Truth prevails in crisis

A few years ago, I got stuck in travel hell. It was early evening when my US Airways flight landed in Charlotte, NC. As I deplaned, I was handed a piece of paper stating that my connecting flight home to Connecticut was cancelled due to weather conditions in the Northeast and to expect extended wait times when calling reservations. I tried calling multiple times and all I got were busy signals. Recommended hotels were sold out. My Marriott Silver Elite status finally got me a room 30 minutes from the airport. I left for the hotel without luggage or any idea when I’d get a flight home.

I got to the airport at 6:00 a.m. and waited in line for eight and half hours only to get a standby seat. After getting bumped twice, I finally boarded a flight home at midnight. Throughout the entire ordeal, all we customers were asking for was the truth from US Airways.

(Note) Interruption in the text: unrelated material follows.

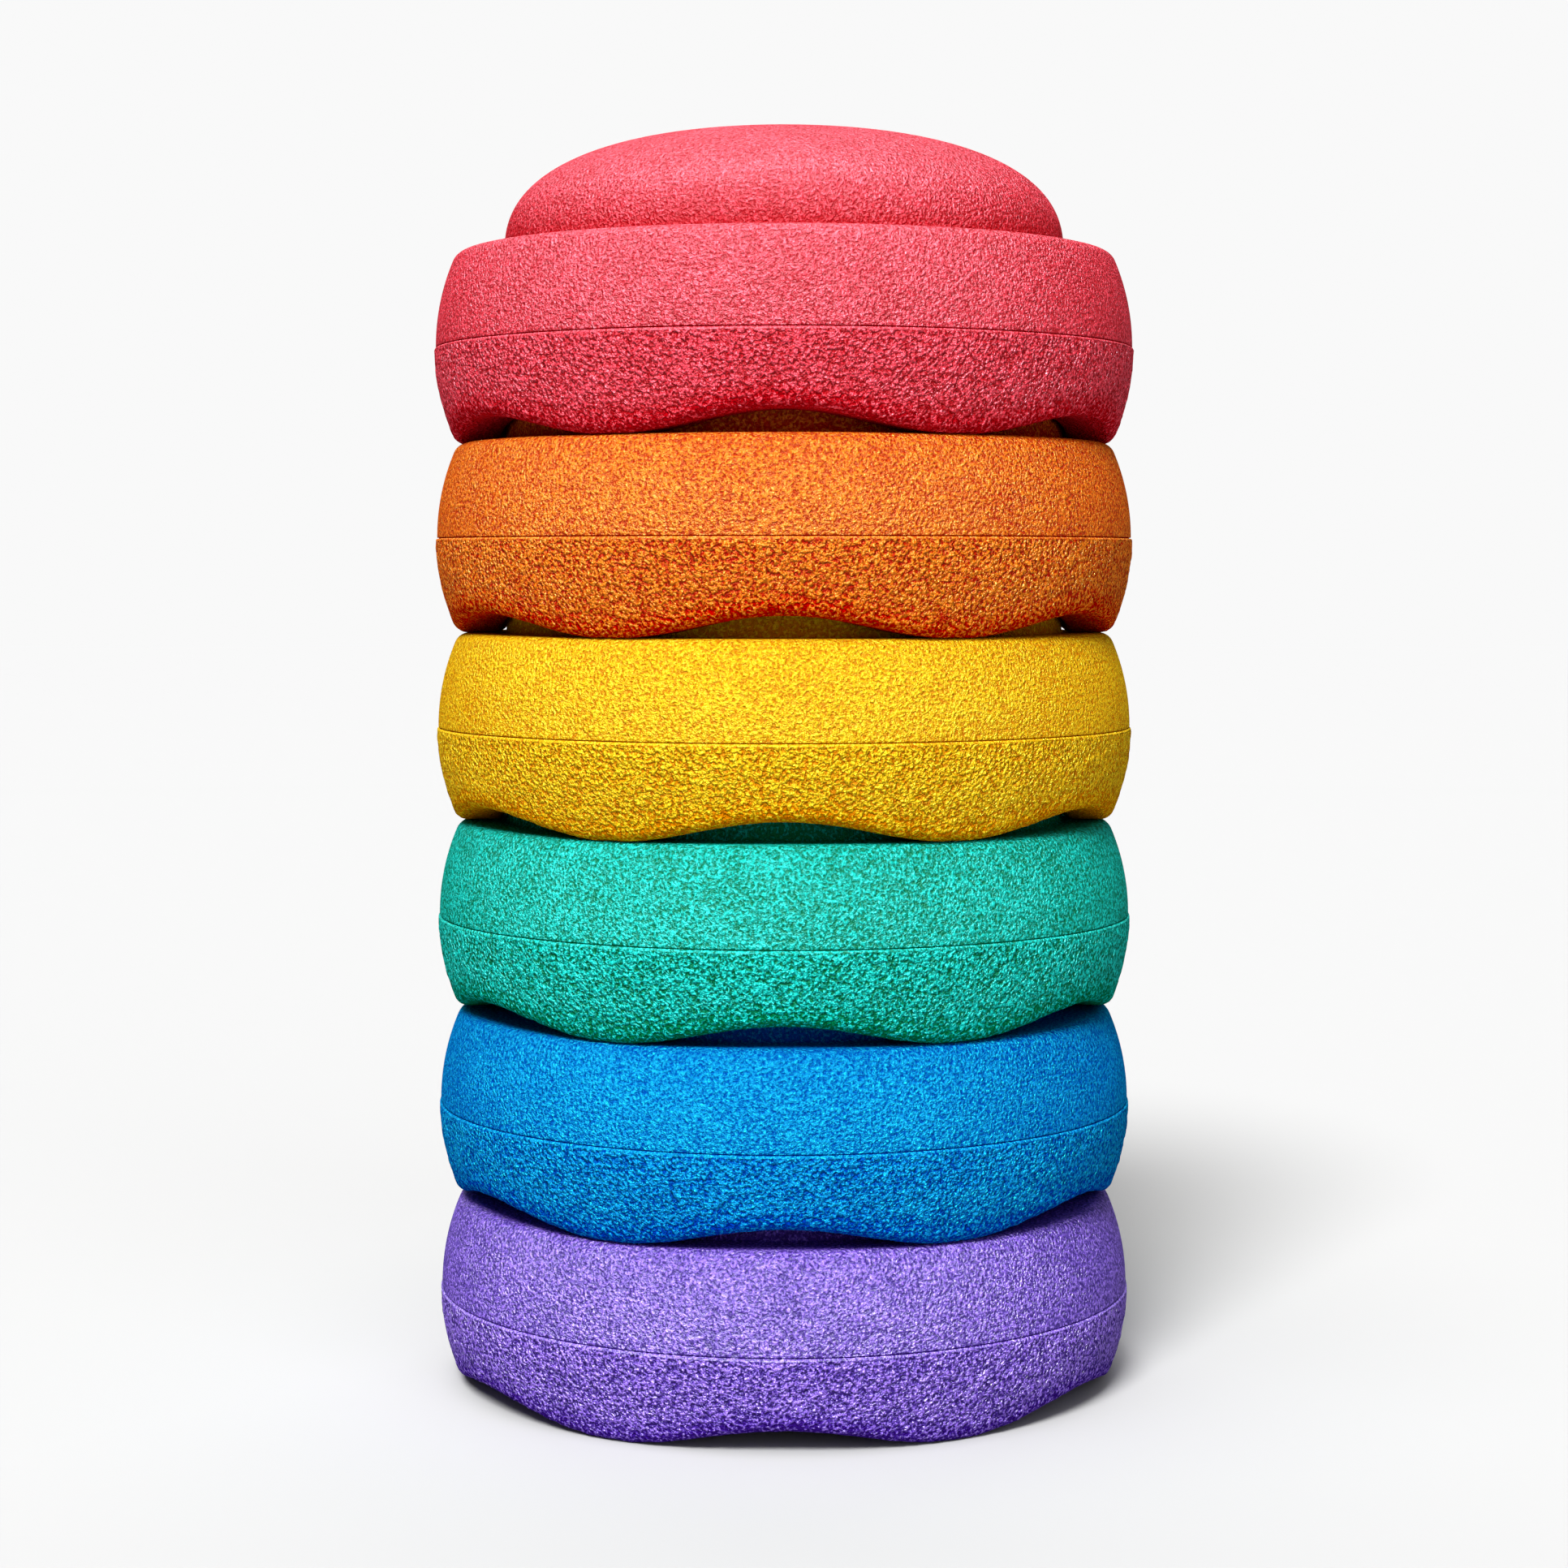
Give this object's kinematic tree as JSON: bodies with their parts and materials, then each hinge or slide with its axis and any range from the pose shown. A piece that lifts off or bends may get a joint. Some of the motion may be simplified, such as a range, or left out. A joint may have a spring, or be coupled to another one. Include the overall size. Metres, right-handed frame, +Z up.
{
  "type": "stacking stepping stones",
  "caption": "Stack of round foam stepping stones, each a hollow moulding with a low dome, a flat ledge, a bulging seamed band and a wavy footed rim that nests on the stone below.",
  "frame": {"origin": "centre of the plane that the lowest stone's six feet stand on", "axes": "+Z up along the stack's axis; -Y faces the viewer, at the middle of an arch between two feet"},
  "size_m": [0.275, 0.275, 0.4943],
  "materials": {
    "purple_foam": "moulded bead foam, fine leathery grain above the seam and coarse pebbled grain below it",
    "blue_foam": "moulded bead foam, fine leathery grain above the seam and coarse pebbled grain below it",
    "green_foam": "moulded bead foam, fine leathery grain above the seam and coarse pebbled grain below it",
    "yellow_foam": "moulded bead foam, fine leathery grain above the seam and coarse pebbled grain below it",
    "orange_foam": "moulded bead foam, fine leathery grain above the seam and coarse pebbled grain below it",
    "red_foam": "moulded bead foam, fine leathery grain above the seam and coarse pebbled grain below it"
  },
  "bodies": {
    "purple_stone": {"purple_stone": "purple_foam"},
    "blue_stone": {"blue_stone": "blue_foam"},
    "green_stone": {"green_stone": "green_foam"},
    "yellow_stone": {"yellow_stone": "yellow_foam"},
    "orange_stone": {"orange_stone": "orange_foam"},
    "red_stone": {"red_stone": "red_foam"}
  },
  "joints": [
    {"name": "blue_lift", "type": "slide", "parent": "purple_stone", "child": "blue_stone", "axis": [0, 0, 1], "range_m": [0, 0.06]},
    {"name": "green_lift", "type": "slide", "parent": "blue_stone", "child": "green_stone", "axis": [0, 0, 1], "range_m": [0, 0.06]},
    {"name": "yellow_lift", "type": "slide", "parent": "green_stone", "child": "yellow_stone", "axis": [0, 0, 1], "range_m": [0, 0.06]},
    {"name": "orange_lift", "type": "slide", "parent": "yellow_stone", "child": "orange_stone", "axis": [0, 0, 1], "range_m": [0, 0.06]},
    {"name": "red_lift", "type": "slide", "parent": "orange_stone", "child": "red_stone", "axis": [0, 0, 1], "range_m": [0, 0.06]}
  ]
}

The truth came out later that the problem was more US Airways’ switch to a new reservations and operating system rather than the bad weather.

A freak winter storm hit Connecticut the day before Halloween, leaving a record number of CL&P customers – more than 800,000 households statewide – without power. Wet, heavy snow on the fall foliage brought down power lines, as tree limbs broke off and entire trees buckled and fell. But this is New England. We have snowstorms. In January 2011 alone, storms dumped almost 80 inches of snow on the state. In less than 24 hours, people were out and about. But this Halloween storm was different. A week later, hundreds of thousands of homes and businesses were without power. Promises of power restoration were broken. Homes were cold. Businesses were suffering. The crisis was begging for the truth.

And what would a presidential campaign be without the distraction and senseless drama over revelations of a candidate’s questionable behavior? Is Herman Cain lying about the sexual harassment accusations of four women and sealed settlements? Distrust in government and partisan politics has done its fair share to exacerbate today’s economic challenges. Stepping up and telling the truth early would be a refreshing change.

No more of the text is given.